C’est un contrepied intéressant que de proposer aux comédiens le contraire de leur travail : quitter les habits du personnage pour revenir à l’essence de ce qu’ils sont, de ce qu’ils font. On imagine les réactions interloquées de tout le gratin du cinéma français : Melvil Poupaud, Nicole Garcia, Benjamin Biolay. Enfin, pas besoin d’imaginer très fort : le malaise se rejoue à chaque rencontre, pour les acteurs comme pour les spectateurs.

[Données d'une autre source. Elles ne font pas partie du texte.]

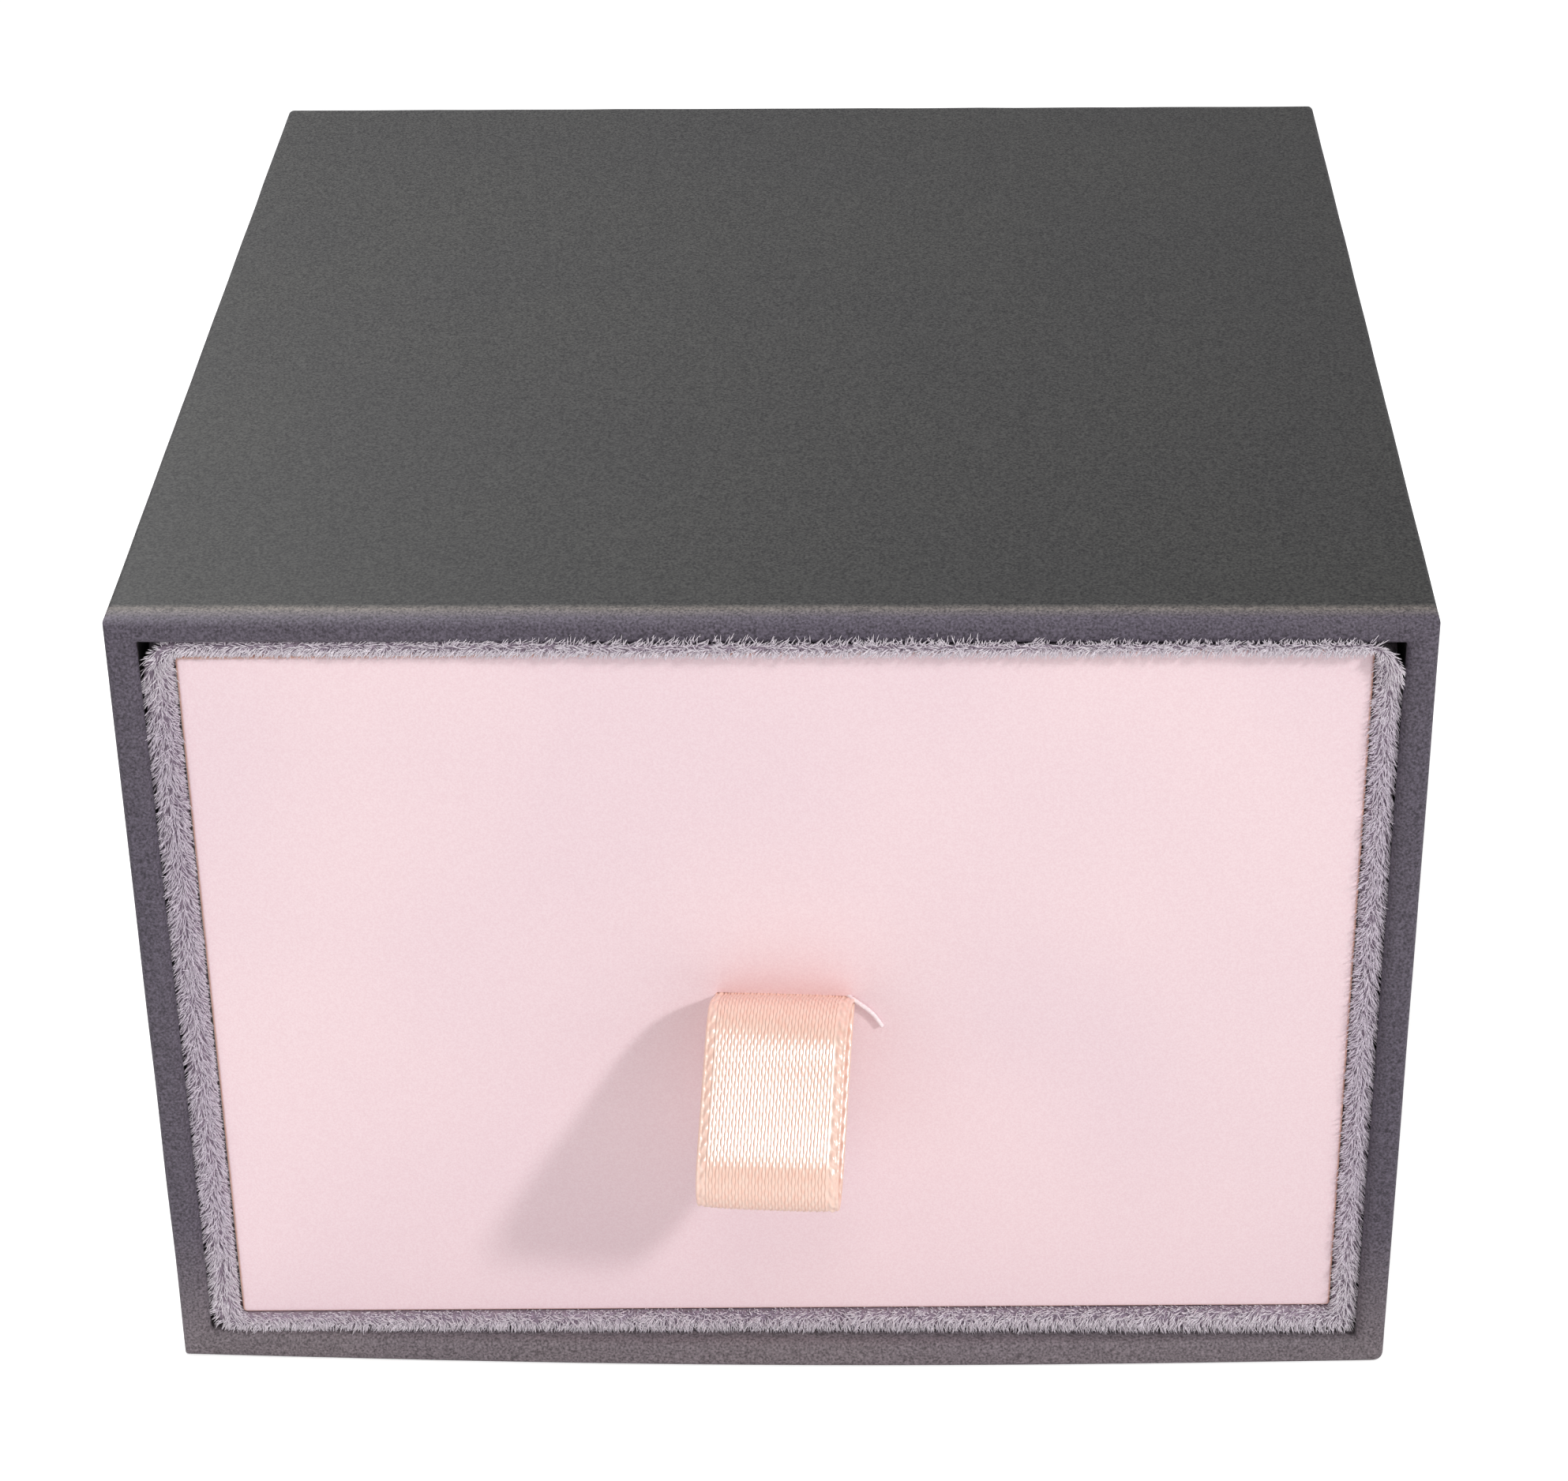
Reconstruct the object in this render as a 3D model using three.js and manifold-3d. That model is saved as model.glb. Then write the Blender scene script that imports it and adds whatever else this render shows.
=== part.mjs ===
// A small rigid jewellery box: a paper-wrapped greyboard sleeve, open at the front, and a plush-covered
// drawer with a paper-faced front panel and a satin ribbon pull.
// Millimetres. X runs across the front, Y runs from the front to the back and Z is up.
// The origin is the centre of the underside.

import * as THREE from 'three';
import { mergeVertices } from 'three/addons/utils/BufferGeometryUtils.js';
import { RoundedBoxGeometry } from 'three/addons/geometries/RoundedBoxGeometry.js';
import Module from 'manifold-3d';

const wasm = await Module();
wasm.setup();

// Driving sizes of the whole box.
const BOX_WIDTH = 90;
const BOX_DEPTH = 95;
const BOX_HEIGHT = 63;

// Sheet and board thicknesses, and the glue film between two layers.
const WRAP_THICKNESS = 0.17;
const LINING_THICKNESS = 0.12;
const STAY_THICKNESS = 0.1;
const GLUE_FILM = 0.03;
const SLEEVE_BOARD = 1.5;
const TRAY_BOARD = 1.5;
const BOARD_JOINT_GAP = 0.05;

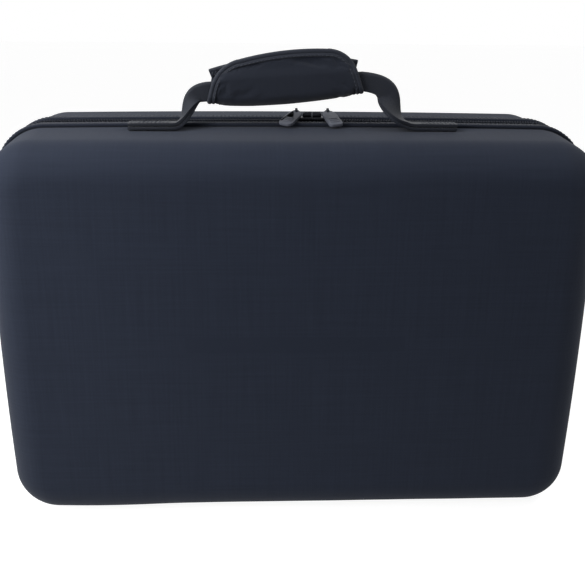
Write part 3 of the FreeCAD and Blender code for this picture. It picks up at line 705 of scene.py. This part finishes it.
def gripZ(x):
    return strap["gripHeight"] + (x - strap["wrap"][0]) * tan(radians(strap["tilt"]))


def sewnZ(x):
    return topZ(x) + strap["sewnGap"] + strap["slack"] + strap["thickness"]


# (x, z, heading, how far tipped forward, extra width) from a sewn end up to the wrap
def postStations(index, steps):
    foot, head = (strap["left"][1], strap["right"][0])[index], strap["wrap"][index]
    way = 1 if head > foot else -1
    tilt = radians(strap["tilt"])
    pull, sag, swell, rate = (strap[k][index] for k in ("pulls", "sag", "swell", "turn"))
    low = (foot + way * pull[0], sewnZ(foot) + strap["footRise"])
    top = (head - way * pull[1] * cos(tilt), gripZ(head) - way * pull[1] * sin(tilt) - sag)
    controls = np.array([(foot, sewnZ(foot)), low, top, (head, gripZ(head))])
    found = []
    for t in np.linspace(0, 1, steps + 1):
        shares = np.array([(1 - t) ** 3, 3 * t * (1 - t) ** 2, 3 * t * t * (1 - t), t ** 3])
        rates = np.array([(1 - t) ** 2, 2 * t * (1 - t), t * t])
        x, z = shares @ controls
        dx, dz = rates @ np.diff(controls, axis=0)
        heading = atan2(way * dz, way * dx) * float(smooth(t / strap["riseRun"]))
        heading += (tilt - heading) * float(smooth((t - strap["leanStart"]) / strap["leanRun"]))
        tipped = pi / 2 * (1 - float(smooth((t - strap["turnStart"]) * rate)))
        found.append((x, z, heading, tipped, swell * sin(pi * t)))
    return found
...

La fille ressemble à son père, elle imite admirablement ses tics, se met à suivre les chiens errants, à parler italien et à porter la moustache. Ce voyage psychanalytique interroge, sans vraiment convaincre.

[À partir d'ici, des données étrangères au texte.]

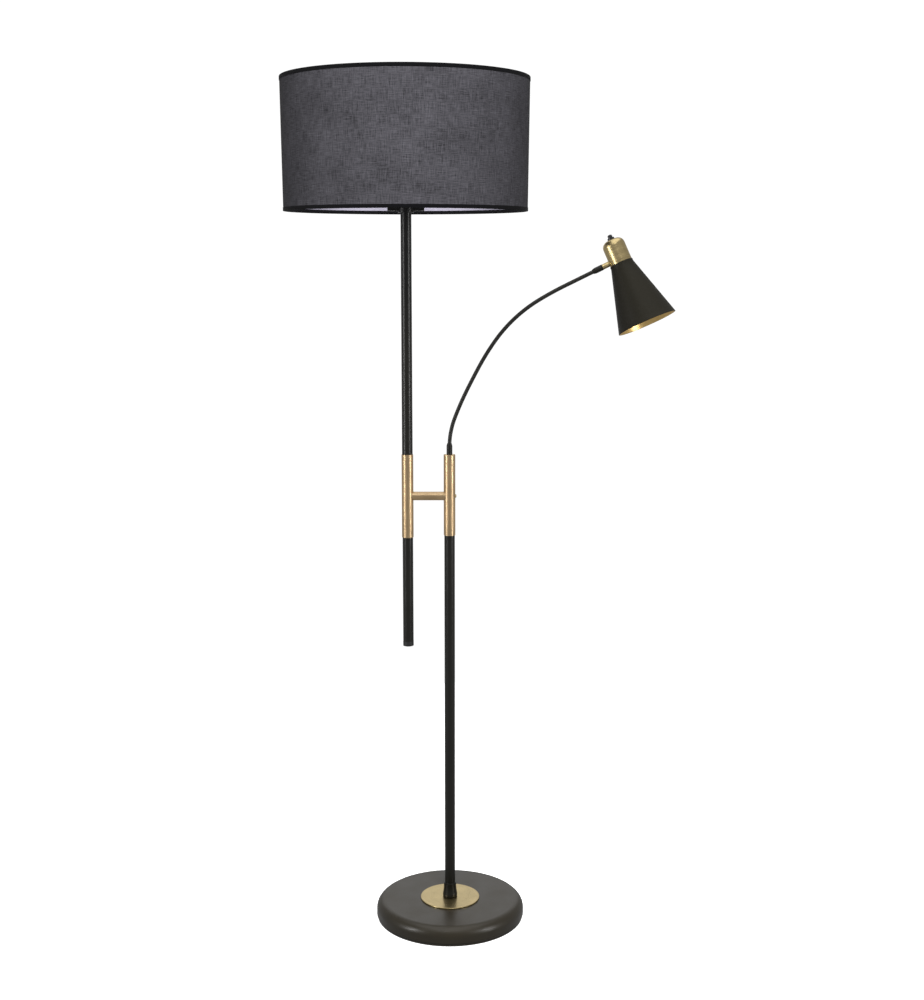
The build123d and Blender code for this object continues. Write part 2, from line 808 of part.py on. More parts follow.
# Swivel collar: a spindle that turns in the ferrule, a collar against the cap and a spigot through it.
collar_start = ferrule_length + swivel_gap
collar_radius = 5.1
collar_into_cap = 2.0
spindle_end_gap = 1.5
spigot_end = head_reach - 15.2
spigot_thread = 3.2
with BuildPart() as swivel_collar:
    with BuildSketch(arm_section):
        with BuildLine():
            Polyline(
                (0, tail_into_ferrule + spindle_end_gap),
                (spindle_radius, tail_into_ferrule + spindle_end_gap),
                (spindle_radius, collar_start),
                (collar_radius, collar_start),
                (collar_radius, head_reach - cap_radius + collar_into_cap),
                (0, head_reach - cap_radius + collar_into_cap),
                close=True,
            )
        make_face()
    revolve(axis=arm_line)
    with BuildSketch(head_plane(-30.0)):
        Circle(cap_radius + seam)
    extrude(amount=60.0, mode=Mode.SUBTRACT)
    with BuildSketch(Plane(neck_end + arm_axis * collar_start, z_dir=arm_axis)):
        Circle(spigot_thread)
    extrude(amount=spigot_end - collar_start)
pieces["swivel_collar"] = swivel_collar

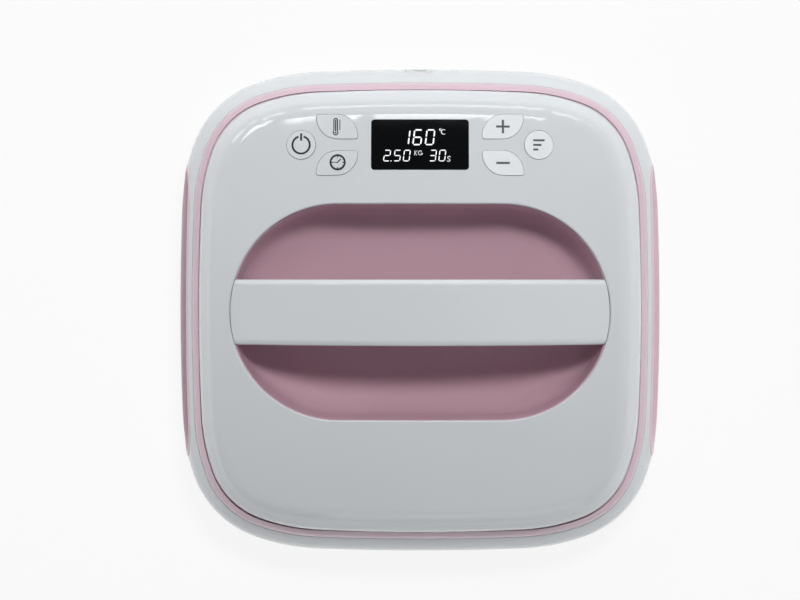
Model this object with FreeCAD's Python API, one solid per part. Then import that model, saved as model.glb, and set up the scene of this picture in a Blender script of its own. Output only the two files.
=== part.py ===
import FreeCAD, Part
import functools
import math
import os
from FreeCAD import Vector

os.makedirs("parts", exist_ok=True)

# Handheld heat press, in millimetres.
# The frame stands on the pressing face of the heat plate: +Z up, +Y to the rear, +X to the right.

# Outline of the body from above: each side is one long arc, each corner a tight arc between two shoulders
body_half = 140.0
side_radius = 1480.0
side_angle = math.radians(2.3)
shoulder_radius = 125.0
shoulder_angle = math.radians(19.6)

# Lower shell: a wall that bulges between two tucked-in edges
shell_wall = 2.6
shell_bottom_z = 6.0
shell_widest_z = 27.0
shell_top_z = 50.0
shell_bottom_tuck = 7.0
shell_top_tuck = 9.4
shell_flange = 2.6
shell_flange_reach = 18.6

# Side grips: long scoops of round section whose ends curve out of the body, with a lining
grip_radius = 11.2
grip_half_straight = 61.0
grip_end_radius = 20.0
grip_centre_inset = 2.0
grip_rim_proud = 0.3
grip_rim_radius = 0.6
grip_rim_least_edge = 5.0
grip_z = 35.0
grip_wall = 2.2
side_panel_margin = 2.0

# Top cover: a crowned lid with a rolled edge
cover_inset = 14.7
cover_wall = 2.5
cover_crown_z = 86.5
crown_radius = 640.0
cover_edge_radius = 18.0
opening_lip_radius = 0.9
opening_clearance = 0.2

# Trim ring between the shell and the cover
trim_height = 7.6
trim_inset = 9.6
trim_bulge = 0.7
trim_seam_height = 1.0
trim_seam_depth = 1.0
trim_seam_width = 0.5
trim_lip_wall = 1.4
trim_lip_height = 2.0
trim_lip_clearance = 0.3

# Handle opening and bowl: a stadium with drafted walls and a round bottom
opening_half_straight = 46.0
opening_radius = 60.0
opening_z = 80.0
bowl_floor_z = 46.0
bowl_draft = math.radians(5.0)
bowl_bottom_radius = 16.0
bowl_wall = 2.4
bowl_flange_reach = 9.0
bowl_flange_thickness = 2.0

# Handle: an arch on two feet that stand in the ends of the bowl
handle_width = 36.5
handle_top_z = 102.0
handle_end_z = 77.3
handle_underside_z = 81.0
handle_underside_radius = 260.0
handle_foot_x = 89.0
handle_corner_radius = 16.0
handle_top_edge_radius = 3.5
handle_bottom_edge_radius = 6.0
handle_wall = 2.4
handle_split_drop = 8.0
handle_screw_x = 97.0
handle_screw_y = 9.0

# Display
display_x = 0.0
display_y = 93.2
display_width = 54.2
display_depth = 28.1
display_corner = 1.8
display_clearance = 0.12
display_rim = 1.6
display_rim_thickness = 1.2
display_glass = 2.2
display_module_gap = 0.3

# Buttons: two round caps and four leaf-shaped ones, two of whose corners are sharp
round_button_x = 66.3
round_button_y = 93.2
round_button_radius = 8.1
leaf_button_x = 46.2
leaf_button_rear_y = 103.4
leaf_button_front_y = 83.0
leaf_button_width = 23.0
leaf_button_depth = 13.9
leaf_round_corner = 12.0
leaf_sharp_corner = 1.2
leaf_least_corner = 0.3
button_clearance = 0.2
button_proud = 0.4
button_rim_radius = 0.35
button_skin = 1.6
button_wall = 1.4
button_flange = 1.0
button_flange_thickness = 1.2
button_flange_gap = 0.15
button_travel = 0.6
stem_radius = 1.7
stem_guide_clearance = 0.35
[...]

Même Luchini, impulsif et excessif nouveau meilleur ami du Marcello ressuscité, premier soutien inconditionnel de la transformation, en perd son latin et lance un « t’es folle ». Personne ne croit à la supercherie, et ce n’est d’ailleurs pas l’objectif. Finalement, Chiara (ou plutôt Christophe, puisque l’idée n’émane pas de l’actrice, ce qui dérange aussi) convoque Marcello pour raviver les moments de son enfance avec son père. Le temps d’un tour de piste en patin à glace, passion qu’ils partageaient. C’est une quête introspective sur les traces des sensations enfouies à travers les lieux, les odeurs et le phrasé italien.

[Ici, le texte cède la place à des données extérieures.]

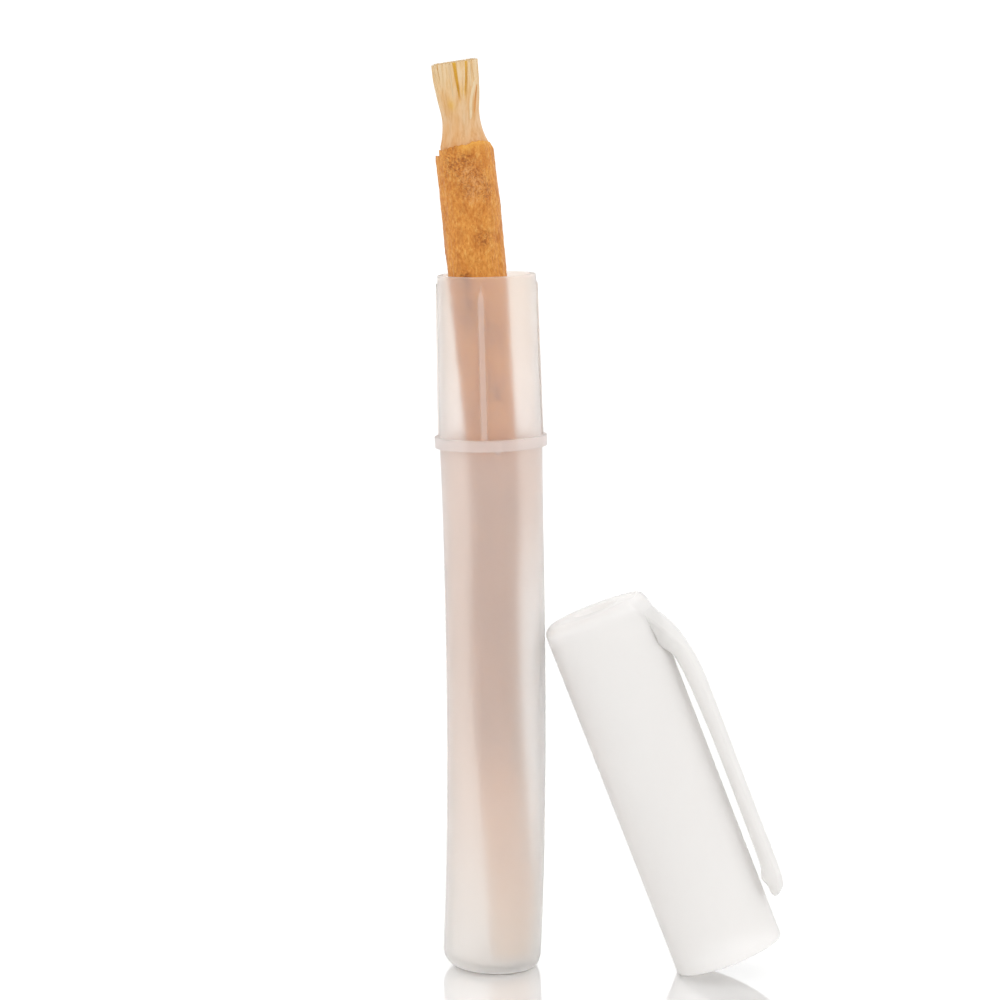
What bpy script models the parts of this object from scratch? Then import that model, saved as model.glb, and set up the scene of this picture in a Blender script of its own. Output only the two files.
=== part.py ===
# A miswak chewing stick in its frosted travel case, with the case's cap leaning against it.
# Lengths are in metres and +Z is up. The origin is the middle of the case's flat underside.

import math

import bpy
from mathutils import Euler, Matrix, Vector, noise

MM = 0.001
DEG = math.pi / 180
CLEARANCE = 0.3 * MM
MERGE = 0.01 * MM

# The case is a thin tube with a closed, flat bottom, a collar and a ribbed neck for the cap.
CASE_HEIGHT = 115.8 * MM
CASE_WALL = 0.95 * MM
CASE_FLOOR = 1.2 * MM
CASE_STEPS = 40
FOOT_RADIUS = 5.85 * MM
FOOT_HEIGHT = 2.8 * MM
BODY_RADIUS_LOW = 8.15 * MM
BODY_RADIUS_HIGH = 8.27 * MM
BODY_FLARE = 0.16 * MM
BODY_FLARE_HEIGHT = 18 * MM
BODY_ROWS = 9
COLLAR_RADIUS = 9.24 * MM
COLLAR_BOTTOM = 87.4 * MM
COLLAR_SLOPE = 0.16 * MM
COLLAR_TOP = 89.35 * MM
NECK_RADIUS_LOW = 8.42 * MM
RIM_RADIUS = 8.06 * MM
RIM_ROUND = 0.2 * MM

# The moulding is warped a little. Its middle strays along X by these amounts.
WARP_AT_FOOT = -1.14 * MM
WARP_AT_RIM = -1.93 * MM
WARP_BULGE = 1.03 * MM
WARP_SKEW = 1.05

# Four thin ribs run up the neck, pointed at their upper ends.
RIB_COUNT = 4
RIB_FIRST_ANGLE = -96.5 * DEG
RIB_WIDTH = 1.3 * MM
RIB_PROUD = 0.3 * MM
RIB_TOP = 114.8 * MM
RIB_POINT = 2.2 * MM
RIB_SUNK = 0.8 * MM

# The cap is a turned shell, open at its lower end, with a shallow dish in its closed end.
CAP_LENGTH = 61.8 * MM
CAP_MOUTH_RADIUS = 9.16 * MM
CAP_END_RADIUS = 9.24 * MM
CAP_WALL = 0.62 * MM
CAP_END_WALL = 2.2 * MM
CAP_END_ROUND = 1.8 * MM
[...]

Mais rien n’y fait. Impossible d’adhérer à la proposition, de se plonger dans ces différentes strates de la comédie. Être soi malgré le poids du déterminisme, ou démissionner et devenir absolument son géniteur pour qu’il ne nous quitte jamais ? On ne voit finalement pas trop l’intérêt de cette « farce lamentable », comme le lâche Catherine Deneuve en chanson. Si ce n’est pour ce cercle restreint des acteurs français de se payer une petite partie de volley sur une plage italienne. Contrairement aux carrières de ses protagonistes, le film ne laissera pas un souvenir impérissable. Ses images s’évanouissent bien vite après le générique de fin.